When handled properly, the Makarov has excellent security against the possibility of accidental discharge caused by inadvertent pressure placed upon the trigger (such as in the acts of carrying the weapon in dense brush or re-holstering it). The Bulgarian-model Makarov is even government-approved for sale in the U.S. state of California, having passed a state DOJ-mandated drop-safety test. The PM’s notable features are its simplicity and economy of parts; many do more than one task, e.g. the trigger guard is also the take down lever, the one piece slide stop is also the ejector and the sear spring also is the slide stop (and ejector) return spring.
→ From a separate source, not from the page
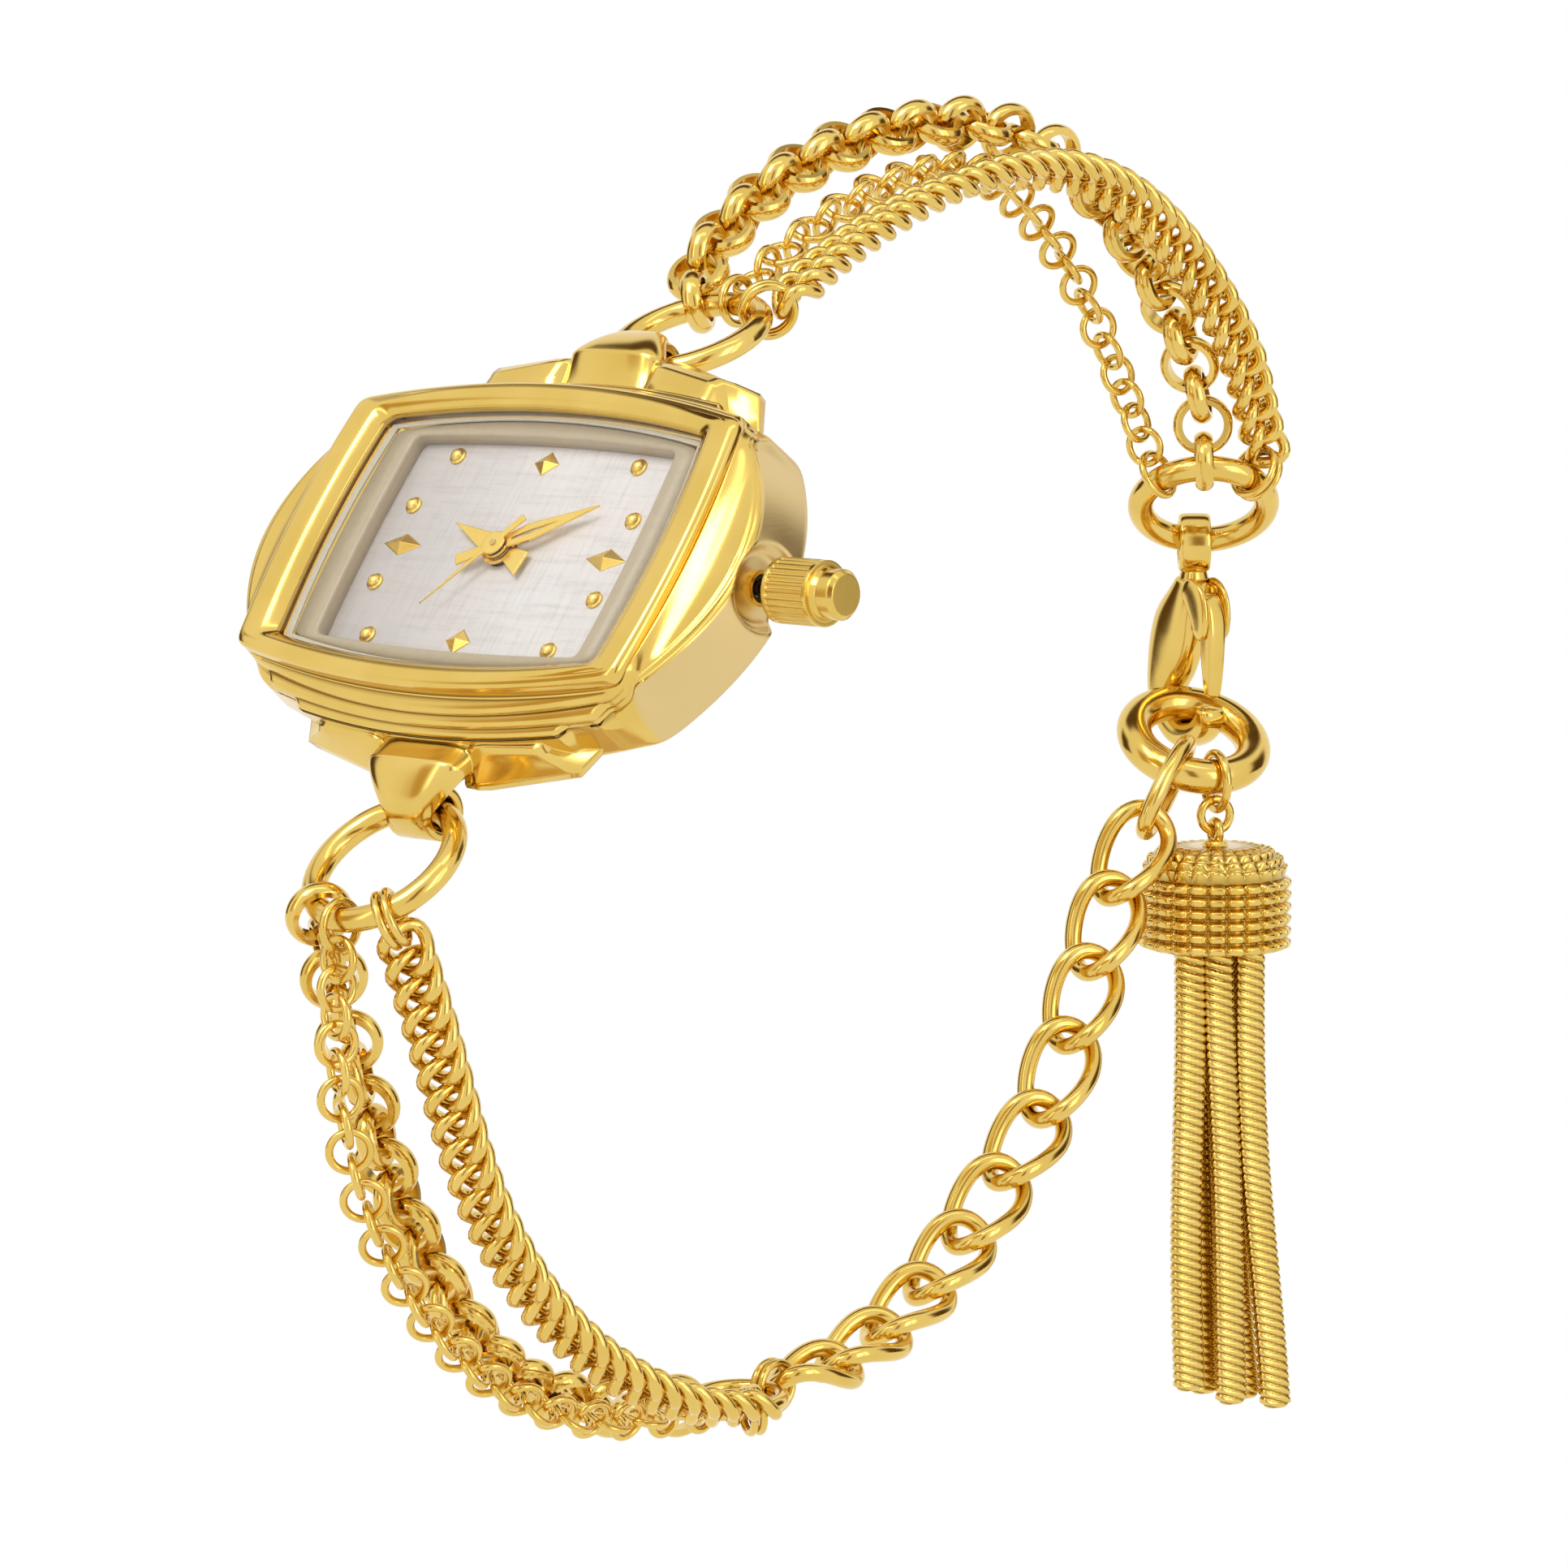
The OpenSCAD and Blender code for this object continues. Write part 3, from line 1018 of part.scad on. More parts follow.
module clasp_spring() color(steel) in_clasp() translate([-0.38, -lever_w / 2 + 0.1, pivot_z - 1.5])
    cube([0.14, lever_w - 0.2, 1.6]);

/* Tassel */
small_wire = 0.24;
upper_r = end_wire + 2 * small_wire + 0.06;
upper_at = tassel_start - Z * (upper_r - small_wire - end_wire - 0.05);
lower_r = 0.85;
lower_at = upper_at - Z * (upper_r + lower_r - 2 * small_wire - 0.04);
eye_r = 0.55;
eye_at = lower_at - Z * (lower_r + eye_r - 2 * small_wire - 0.04);
cap_top = -eye_r - 0.12;
wall = 0.45;
tassel_axis = along_ring(end, tassel_turn);
tassel_side = level(end_yaw);

module tassel_ring_upper() color(gold) in_frame(upper_at, Z, square_to(tassel_axis, Z))
    rotate([0, 90, 0]) torus(upper_r, small_wire, 32);
module tassel_ring_lower() color(gold) in_frame(lower_at, Z, square_to(tassel_axis, Z))
    rotate([90, 0, 0]) torus(lower_r, small_wire, 32);

module in_tassel() in_frame(eye_at, Z, square_to(tassel_axis, Z)) children();

row_h = skirt_h / bar_rows;
module tassel_cap() color(gold) in_tassel() {
    rotate([0, 90, 0]) torus(eye_r, small_wire, 32);
    translate([0, 0, cap_top - dome_h - skirt_h]) {
        rotate_extrude($fn = 72) polygon(concat([[0, skirt_h + dome_h + 0.2], [0.7, skirt_h + dome_h + 0.2],
            [1.2, skirt_h + dome_h - 0.1], [2.3, skirt_h + dome_h * 0.72], [3.3, skirt_h + dome_h * 0.36],
            [cap_r - 0.35, skirt_h], [cap_r - 0.35, 0], [cap_r - 0.35 - wall, 0],
            [cap_r - 0.35 - wall, skirt_h - 0.2]],
            [[2.9, skirt_h + dome_h * 0.3 - 0.2], [0, skirt_h + dome_h * 0.62]]));
        difference() {
            for (i = [0:bar_rows - 1]) translate([0, 0, i * row_h + row_h * 0.16]) difference() {
                cylinder(h = row_h * 0.68, r = cap_r, $fn = 72);
                translate([0, 0, -1]) cylinder(h = 3, r = cap_r - 0.35 - weld, $fn = 72);
            }
            for (i = [0:bar_count - 1]) rotate(i * 360 / bar_count)
                translate([cap_r - 0.22, -0.17, -0.5]) cube([1, 0.34, skirt_h + 1]);
        }
    }
}

strand_places = [[-2.1, -0.62], [-1.05, 0.62], [0.05, -0.62], [1.1, 0.62], [2.1, -0.62]];
strand_cut = [1.6, 0.9, 0, 0.5, 0.2];
core_h = 1.2;
core_z = cap_top - dome_h - 0.9;

module tassel_core() color(brass) in_tassel() translate([0, 0, core_z - core_h])
    difference() {
        union() {
            cylinder(h = core_h, r = cap_r - 0.35 - wall - 0.05);
            cylinder(h = core_h + 1.55, r = 0.5);
        }
        for (p = strand_places) translate([p.x - strand_w / 2 - 0.03, p.y - strand_th / 2 - 0.03, -1])
            cube([strand_w + 0.06, strand_th + 0.06, 1.8]);
    }

tooth = 0.53;
module strand(len) {
    n = floor(len / tooth);
    rotate([90, 0, 0]) linear_extrude(strand_th, center = true) polygon(concat(
        [for (i = [0:n - 1], p = [[strand_w / 2 - 0.12, 0], [strand_w / 2, -tooth * 0.75]])
            [p[0], -i * tooth + p[1]]],
        [for (i = [n - 1:-1:0], p = [[-strand_w / 2, -tooth], [-strand_w / 2 + 0.12, -tooth * 0.25]])
            [p[0], -i * tooth + p[1]]]));
}

strand_top = core_z - core_h + 0.75;
module tassel_strands() color(gold) in_tassel() for (i = [0:len(strand_places) - 1])
    translate([strand_places[i].x, strand_places[i].y, strand_top])
        strand(strand_len + skirt_h - 1.2 - strand_cut[i]);

case_middle();
bezel();
crystal();
crystal_gasket();
inner_ring();
dial();
hour_diamonds();
hour_dots();
case_back();
case_back_gasket();
movement_holder();
main_plate();
battery();
battery_contact();
circuit_board();
quartz_can();
coil();
stator();
rotor();
step_wheel();
seconds_wheel();
second_hand();
cannon_pinion();
minute_hand();
minute_wheel();
hour_wheel();
hour_hand();
setting_wheel();
sliding_pinion();
winding_stem();
crown();
crown_gasket();
crown_tube();
lug_ring_12();
lug_ring_6();
tie_rings_12();
belcher_chain_12();
cable_chain_12();
curb_chain_12();
far_ring();
clasp_body();
clasp_lever();
clasp_pin();
clasp_spring();
end_ring();
extension_upper();
extension_lower();
joining_ring();
tie_rings_6();
belcher_chain_6();
cable_chain_6();
curb_chain_6();
tassel_ring_upper();
tassel_ring_lower();
tassel_cap();
tassel_core();
tassel_strands();
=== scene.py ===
"""Looks of a small dress watch on a three-strand chain bracelet with a tassel.

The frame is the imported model's: metres, Z up, X to 3 o'clock, and a dial that faces -Y and leans
back. Case, clasp and tassel are drawn in millimetres in frames of their own. Chain links are set on
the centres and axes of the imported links.
"""
import json
import math

import bpy
import numpy as np
from mathutils import Matrix, Vector

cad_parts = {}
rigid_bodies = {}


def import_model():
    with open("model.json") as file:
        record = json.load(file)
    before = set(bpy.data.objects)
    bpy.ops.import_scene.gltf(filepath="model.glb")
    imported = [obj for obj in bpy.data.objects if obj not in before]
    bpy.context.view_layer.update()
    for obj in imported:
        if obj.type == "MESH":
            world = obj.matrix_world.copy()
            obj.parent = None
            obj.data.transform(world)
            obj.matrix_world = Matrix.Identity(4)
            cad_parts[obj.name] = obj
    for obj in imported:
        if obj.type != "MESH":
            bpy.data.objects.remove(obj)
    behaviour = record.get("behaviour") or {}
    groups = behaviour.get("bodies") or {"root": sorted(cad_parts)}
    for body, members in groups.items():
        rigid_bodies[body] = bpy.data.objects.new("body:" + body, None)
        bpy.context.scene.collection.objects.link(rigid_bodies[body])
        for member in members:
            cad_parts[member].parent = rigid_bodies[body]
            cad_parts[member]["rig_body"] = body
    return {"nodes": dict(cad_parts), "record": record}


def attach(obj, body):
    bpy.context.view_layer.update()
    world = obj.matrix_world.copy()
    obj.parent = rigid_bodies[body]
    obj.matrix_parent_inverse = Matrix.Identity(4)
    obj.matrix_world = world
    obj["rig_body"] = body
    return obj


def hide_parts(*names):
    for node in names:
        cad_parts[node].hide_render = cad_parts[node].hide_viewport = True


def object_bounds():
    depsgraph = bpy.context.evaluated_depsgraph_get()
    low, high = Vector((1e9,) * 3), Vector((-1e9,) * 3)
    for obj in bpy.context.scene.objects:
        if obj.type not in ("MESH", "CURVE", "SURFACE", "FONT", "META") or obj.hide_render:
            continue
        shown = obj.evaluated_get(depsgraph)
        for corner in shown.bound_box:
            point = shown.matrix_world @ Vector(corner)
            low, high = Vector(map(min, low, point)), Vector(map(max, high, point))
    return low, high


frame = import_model()
CAD_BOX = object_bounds()
NODES = frame["nodes"]
ROWS = {row["node"]: row for row in frame["record"]["subparts"]}
MM = 0.001

# the case's own frame: EAST to 3 o'clock, TWELVE to 12 o'clock, FACE out of the dial
TILT = math.radians(37.5)
EAST = np.array([1.0, 0.0, 0.0])
TWELVE = np.array([0.0, math.sin(TILT), math.cos(TILT)])
FACE = np.array([0.0, -math.cos(TILT), math.sin(TILT)])
DIAL_TURN = math.radians(-52.5)     # turns a pattern's coordinates flat on the dial

# the tassel's and the clasp's own frames, origins in millimetres
UPRIGHT = np.array([0.0, 0.0, 1.0])
TASSEL_EYE = np.array([0.925852, 51.4479, -16.4689])
TASSEL_X = np.array([0.473865, 0.880597, 0.0])
TASSEL_Y = np.array([-0.880597, 0.473865, 0.0])
CLASP_AT = np.array([-3.13907, 54.7516, -1.38901])
CLASP_X = np.array([math.cos(math.radians(-14)), math.sin(math.radians(-14)), 0.0])
CLASP_Y = np.array([-CLASP_X[1], CLASP_X[0], 0.0])

# the camera, and the pixel at which the picture shows the bezel's centre
AZIMUTH, ELEVATION = math.radians(41.0), math.radians(7.2)
RIGHT = np.array([math.cos(AZIMUTH), math.sin(AZIMUTH), 0.0])
BACK = np.array([math.sin(AZIMUTH) * math.cos(ELEVATION), -math.cos(AZIMUTH) * math.cos(ELEVATION),
                 math.sin(ELEVATION)])
UP = np.cross(BACK, RIGHT)
PIXELS, PIXELS_PER_MM = 1932.0, 26.7
BEZEL_COLUMN, BEZEL_ROW, BEZEL_HIGH = 598.0, 659.0, 4.7
DISTANCE, SENSOR = 0.267, 36.0


def placed(name, data):
    """Object with this data, linked to the scene."""
    obj = bpy.data.objects.new(name, data)
    bpy.context.scene.collection.objects.link(obj)
    return obj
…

Similarly, the mainspring powers the hammer, and the trigger, while its lower end is the heel (European) style magazine catch. Makarov pistol parts seldom break with normal usage, and are easily replaced using few tools.
In addition to simplicity, the pistol is, unlike the TT-33, easily field stripped and reassembled (including removing the firing pin) without any tools; no more than a minute is required.

The Makarov has a DA/SA (double-action, single-action) operating system. After loading and charging the pistol by pulling back the slide, it can be carried with the hammer down and the safety engaged. To fire, the slide-mounted safety lever is pushed down to the “fire” position, after which the shooter squeezes the trigger to fire the gun. The action of squeezing the trigger for the first shot also cocks the hammer, an action requiring a long, strong squeeze of the trigger. The firing and cycling of the action re-cocks the hammer for subsequent shooting; fired single action with a short, light trigger squeeze. The PM’s operation is semi-automatic, firing as quickly as the shooter can squeeze the trigger. Spent cartridges are ejected to the shooter’s right and rear, some 18–20 feet away. When the safety is engaged,the hammer drops from the cocked position. The safety lever has a notch that blocks the hammer from striking the firing pin. This is the only safe way to lower the hammer.